Many lenders are becoming pickier about who gets money. Some lenders are signaling they may loan less, or nothing, to institutions that don't have a high graduation rate, such as for-profit and vocational schools. The notion here is pretty simple: Education works to boost your income only if you actually get a degree, and folks who fall short of that mark may not make enough to pay back the loans.
"They're saying, 'We want to focus on making loans to people who are going to graduate, instead of people who are just going to school,'" Walker said. That means schools with relatively high dropout rates "are going to feel pinched."
That might save some people from racking up tens of thousands of dollars of debt they can't repay and can't shed (unlike many other unsecured debts, student loans typically can't be erased in bankruptcy court). But it may cost others "the opportunity to do something they've always wanted to do," Walker said.
Another significant change has to do with credit scores.
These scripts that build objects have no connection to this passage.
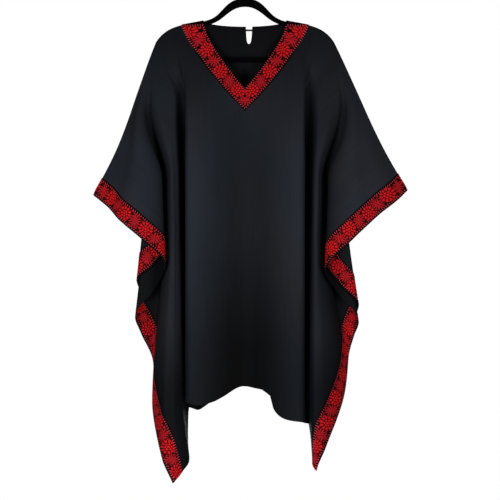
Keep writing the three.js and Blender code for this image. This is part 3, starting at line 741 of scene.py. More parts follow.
class Field:
    """A number that varies over a surface, worked out by shader nodes."""

    def __init__(self, tree, socket):
        self.tree = tree
        self.socket = socket

    def work(self, operation, *others, clamp=False):
        node = self.tree.nodes.new("ShaderNodeMath")
        node.operation = operation
        node.use_clamp = clamp
        for slot, value in zip(node.inputs, (self, *others)):
            if isinstance(value, Field):
                self.tree.links.new(value.socket, slot)
            else:
                slot.default_value = value
        return Field(self.tree, node.outputs[0])

    __add__ = partialmethod(work, "ADD")
    __sub__ = partialmethod(work, "SUBTRACT")
    __mul__ = partialmethod(work, "MULTIPLY")
    __truediv__ = partialmethod(work, "DIVIDE")
    __mod__ = partialmethod(work, "FLOORED_MODULO")
    __neg__ = partialmethod(work, "MULTIPLY", -1.0)
    __abs__ = partialmethod(work, "ABSOLUTE")
    most = partialmethod(work, "MAXIMUM")
    power = partialmethod(work, "POWER")
    sine = partialmethod(work, "SINE")
    cosine = partialmethod(work, "COSINE")
    whole = partialmethod(work, "FLOOR")
    angle_from = partialmethod(work, "ARCTAN2")
    clamped = partialmethod(work, "ADD", 0.0, clamp=True)

    def rest(self):
        """What is missing from 1."""
        return -self + 1.0

    def wave(self, length):
        """A sine wave that repeats at a length."""
        return (self * (2 * math.pi / length)).sine()

    def below(self, edge, soft):
        """1 where the number is under the edge and 0 above it, over a soft step."""
        node = self.tree.nodes.new("ShaderNodeMapRange")
        node.interpolation_type = "SMOOTHSTEP"
        self.tree.links.new(self.socket, node.inputs["Value"])
        ends = {"From Min": edge - soft, "From Max": edge + soft, "To Min": 1, "To Max": 0}
        for name, value in ends.items():
            node.inputs[name].default_value = value
        return Field(self.tree, node.outputs["Result"])


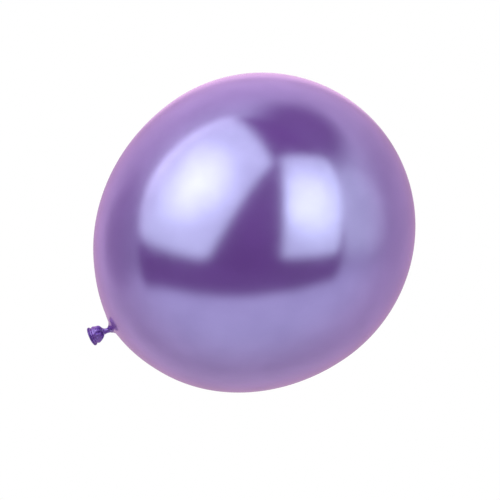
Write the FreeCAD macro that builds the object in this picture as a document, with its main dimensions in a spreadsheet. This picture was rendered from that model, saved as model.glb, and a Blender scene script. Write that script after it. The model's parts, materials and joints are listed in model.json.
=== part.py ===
"""A tied latex party balloon of the twelve inch size, blown up and lying on a table, neck down.

The real balloon is one dipped skin of latex. It is built here zone by zone, because each zone has
its own thickness and its own way of moving: the blown-up envelope, the thick spot at its crown, the
throat where the skin narrows, the twisted neck stem, the overhand knot (the strand inside it and the
wrap round it), the gathers that come out of the knot, and the open tail with the rolled bead at its
rim. The neck bends at three places: where the stem leaves the throat, where it enters the knot, and
where the tail hangs on the gathers. Each bend is a ball end in a round cup.

Every zone is a body of revolution about its own +Z, which runs from the crown towards the mouth.
The model's frame has +Z up and the table at Z = 0. Its origin is the middle of the flat that the
balloon's weight presses into the envelope, and the neck points towards -X. Millimetres, degrees.
"""
import FreeCAD, Part
import math
import os

import Sketcher

SIZES = {
    # envelope: half an ellipsoid on each side of its widest circle, with a hollow of the same kind
    "equator_radius": 145.0,
    "crown_rise": 147.5,        # from the widest circle to the crown
    "neck_rise": 168.5,         # from the widest circle to the pole that the neck grows out of
    "skin_wall": 0.35,
    "hollow_shift": 0.1235,      # the hollow sits this far towards the crown: the neck end is thicker
    "spot_radius": 8.0,         # thick spot at the crown, where the last of the dip gathers
    "spot_wall": 0.9,
    "neck_drop": 34.5,          # slope of the balloon's axis below the horizontal
    "patch_depth": 0.05,        # how far the balloon's weight flattens it: a flat about 8 across
    "patch_reach": 12.0,        # radius of the cut that makes the flat: well past the flat's own edge
    # throat
    "throat_radius": 12.0,
    "throat_top_radius": 3.2,
    "throat_lip": 1.2,          # width of the inner rim
    "throat_seat": 0.25,        # depth that sits in the envelope's hole
    "throat_hollow": 2.8,       # height of the hollow inside the throat
    # neck stem, from the pivot in the throat to the pivot in the knot
    "stem_radius": 2.3,
    "stem_length": 3.0,
    "stem_lift": 20.0,          # upward bend at the throat
    "joint_gap": 0.3,           # between a ball end and its cup
    "cup_open": 1.3,            # how far short of the pivot a cup of the stem's balls stops
    # knot, measured from its own pivot
    "core_radius": 3.0,
    "knot_length": 5.7,
    "knot_droop": 6.0,          # downward bend between the stem and the knot
    "wrap_radius": 1.9,         # section of the strand round the knot
    "wrap_proud": 0.9,          # how far it stands out of the core
    "wrap_place": 3.5,
    # gathers: the short bunch of folds between the knot and the tail's pivot
    "gather_radius": 2.6,
    "gather_tip_radius": 1.9,
    "gather_length": 1.0,
    # tail, measured from its own pivot
    "tail_droop": 6.0,          # downward bend between the knot and the tail
    "tail_cup_open": 1.1,
    "tail_root_radius": 2.5,
    "tail_dome_radius": 5.6,    # roundness of the tail's shoulder
    "tail_shoulder": 4.8,
    "tail_radius": 7.9,
    "tail_wall": 0.4,
    "tail_floor": 2.6,
    "tail_floor_radius": 5.4,
    "bead_place": 7.8,
    "bead_radius": 0.95,
    "bead_stand_out": 0.4,      # how far the middle of the bead's section is outside the tail
}
SHEET = "sizes"
LEFT, RIGHT = 1, -1             # the side of a profile's path that an arc's centre is on

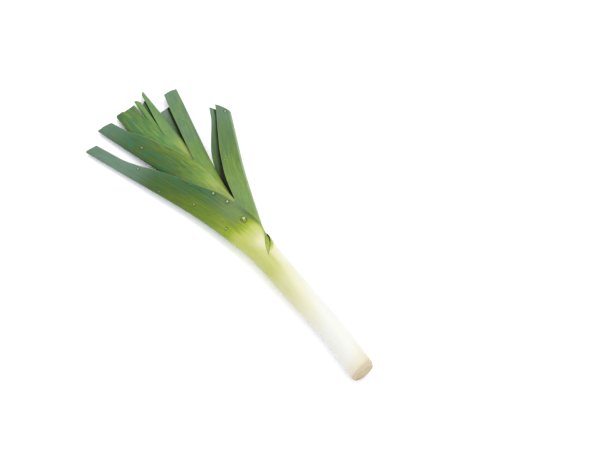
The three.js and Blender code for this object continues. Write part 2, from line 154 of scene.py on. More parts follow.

Federal student loan programs typically don't use credit information, but most private lenders in the past have required a minimum FICO credit score of 675, Walker said. (The traditional start of the subprime market, by contrast, is 620 on the 300-to-850 FICO scale.)
"Now they're tightening up lending criteria so that instead of 675, 695 will be the minimum," Walker said.
In addition, lenders are likely to add fees that reflect borrowers' creditworthiness. Though people with the best credit scores might pay no fees, Kantrowitz said, those with shakier credit could pay fees of 3% to 10% for a loan.
3 ways to cope
Clearly, it's a new world for student borrowers. So what's a college-bound student to do? Here's your game plan:Don't procrastinate. As soon as you get your financial-aid letter in the mail, start investigating possible lenders. Remember to exhaust federal student loans before turning to the private market, since federal student loans have fixed rates and are more flexible than private loans.
Bug your financial-aid office for advice. Some aid officials got black eyes for steering students to certain lenders in exchange for kickbacks. But financial-aid offices are still the best place to go, Walker said, to get the scoop about which lenders are available and which aren't.
Get a co-signer. If you have to use private loans -- and many students do because the most you can borrow in federal loans for an undergraduate education is $23,000 ($46,000 if you're an independent student or a dependent student whose parents have been denied PLUS loans) -- burnish those credit scores or get a co-signer who already has. A co-signer with great credit can help you avoid fees and win a much better rate on your loans, which can save you thousands of dollars.